Why does Salsa not offer a steel cyclocross bike or frame like the crosscheck? I really love Salsa bikes and have two of them - and I've ridden a lot of different models but this is the "missing link" ...


----------



## zombinate (Apr 27, 2009)

what are you looking for that the Vaya, Fargo, or El Mariachi don't fit?


----------



## ssalmons (Apr 15, 2008)

Since when was the Karate Monkey frame a CX frame?


----------



## realbiker (Apr 1, 2004)

@ zombinate

a bike without discs ...


----------



## tihsepa (May 15, 2009)

zombinate said:


> what are you looking for that the Vaya, Fargo, or El Mariachi don't fit?


A cross bike maybe?


----------



## Schmucker (Aug 23, 2007)

My 2011 Chili Con Crosso rides better than my steel bikes.


----------



## Macbeth (Jan 13, 2011)

Disc brakes rule..... You could go Casseroll though???


----------



## NZPeterG (Mar 31, 2008)

Disc Suck 
Why have a good rim and not use it?
Why put a steel plate (disc) onto your hub when there is a good disc on jointed to the Hub (rim) it all mad a new selling point 
Disc are good on Down hill bikes and on Motorcycles, Cars etc. :nono:
A good light Steel Cyclo X bike would be a good idea.


----------



## M_S (Nov 18, 2007)

Salsa and Surly are part of the same parent company. QBP does offer something very much like the Crosscheck.
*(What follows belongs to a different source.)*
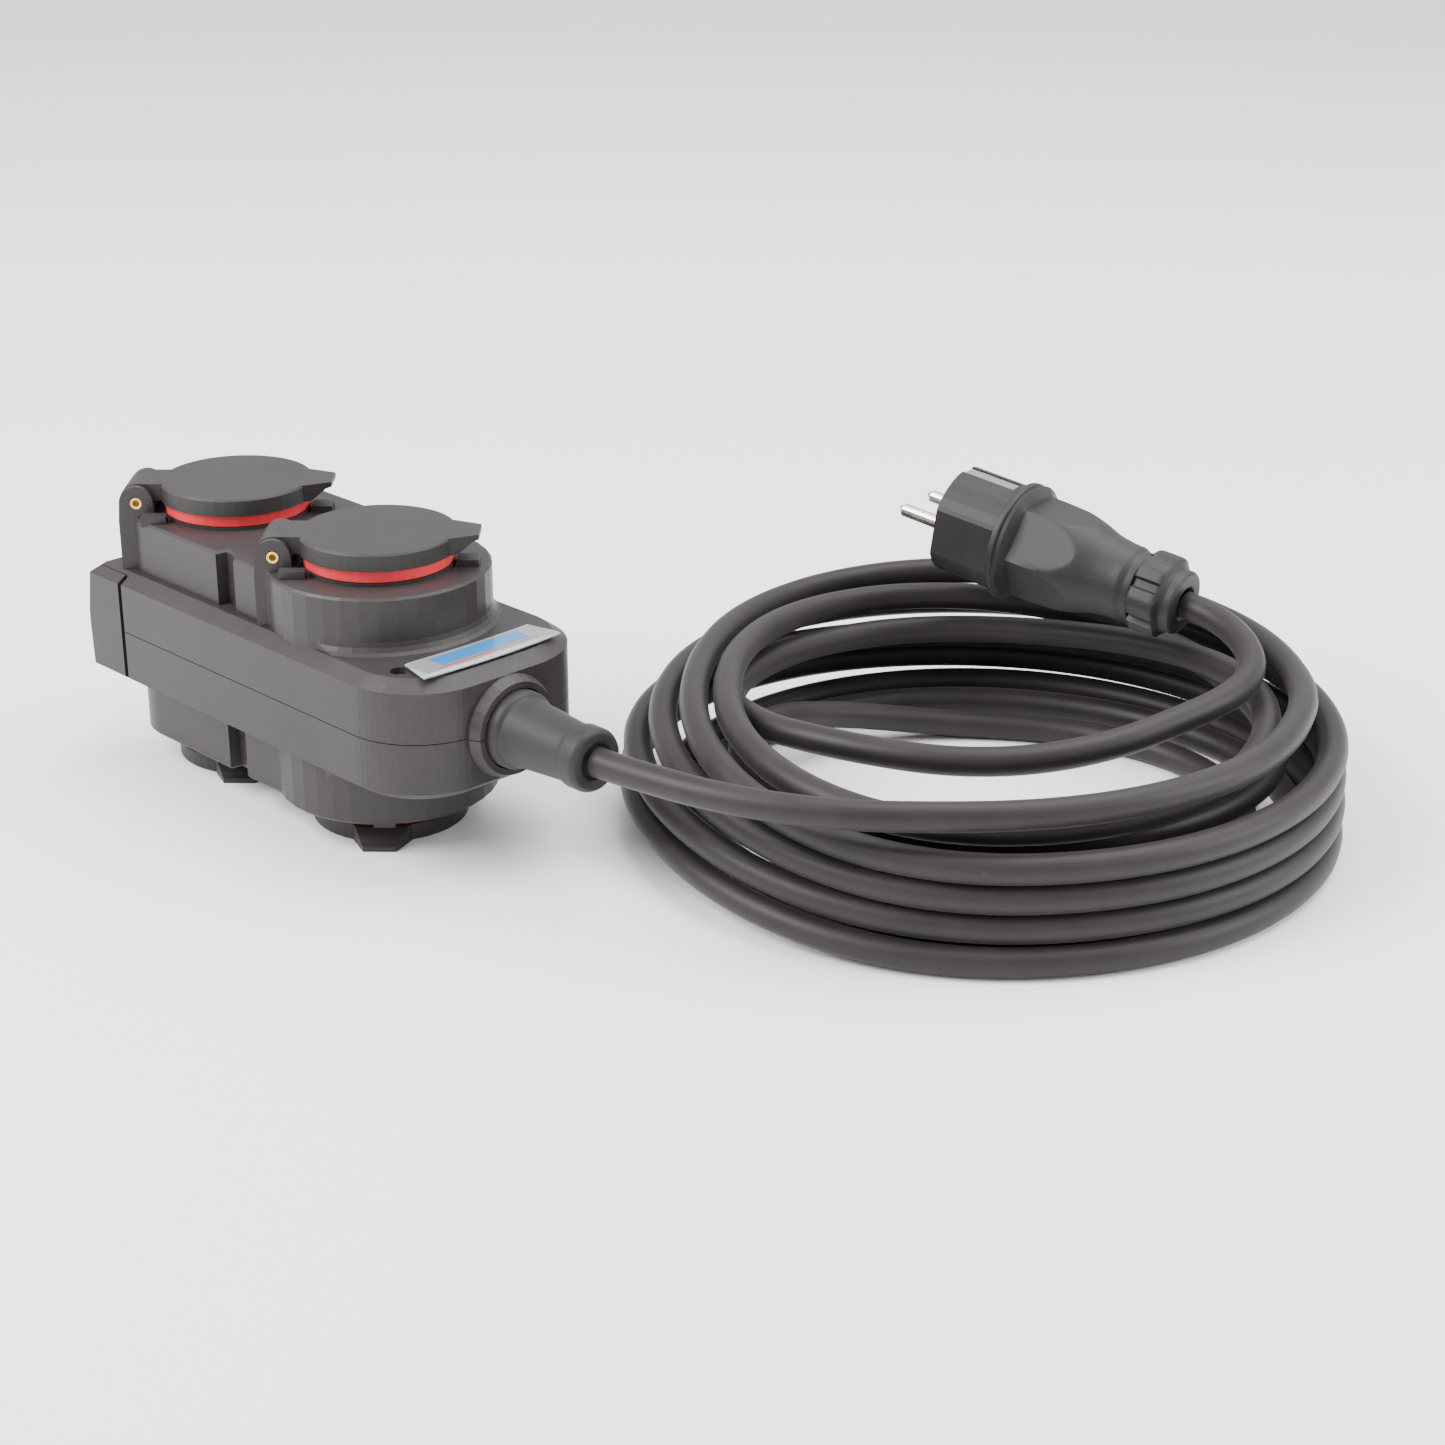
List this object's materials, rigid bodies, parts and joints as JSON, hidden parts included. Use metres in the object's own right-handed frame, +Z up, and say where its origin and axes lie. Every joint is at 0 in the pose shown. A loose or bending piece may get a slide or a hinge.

It's called....the Crosscheck.


----------



## fourflys (May 19, 2010)

agree with the casseroll advice... leave off the front rack and throw some cross tires on it and you have a cross bike that is more than capable for anyone under a Cat 2 probably... the main difference would be the Cass has a bit longer wheelbase and a bit slower handling... not a big deal for me as a Cat 4...


----------



## realbiker (Apr 1, 2004)

do you really think the cass is "crossable"?


----------



## tihsepa (May 15, 2009)

realbiker said:


> do you really think the cass is "crossable"?


Apparently they do.


----------



## Macbeth (Jan 13, 2011)

NZPeterG said:


> Disc Suck
> Why have a good rim and wear a hole through it with brake pads? That's just stupid :nono:


 Fixed.

I had a Casseroll. Very capable off road. Unless you want to stop.  I bought a Vaya....


----------



## Guitar Ted (Jan 14, 2004)

realbiker said:


> do you really think the cass is "crossable"?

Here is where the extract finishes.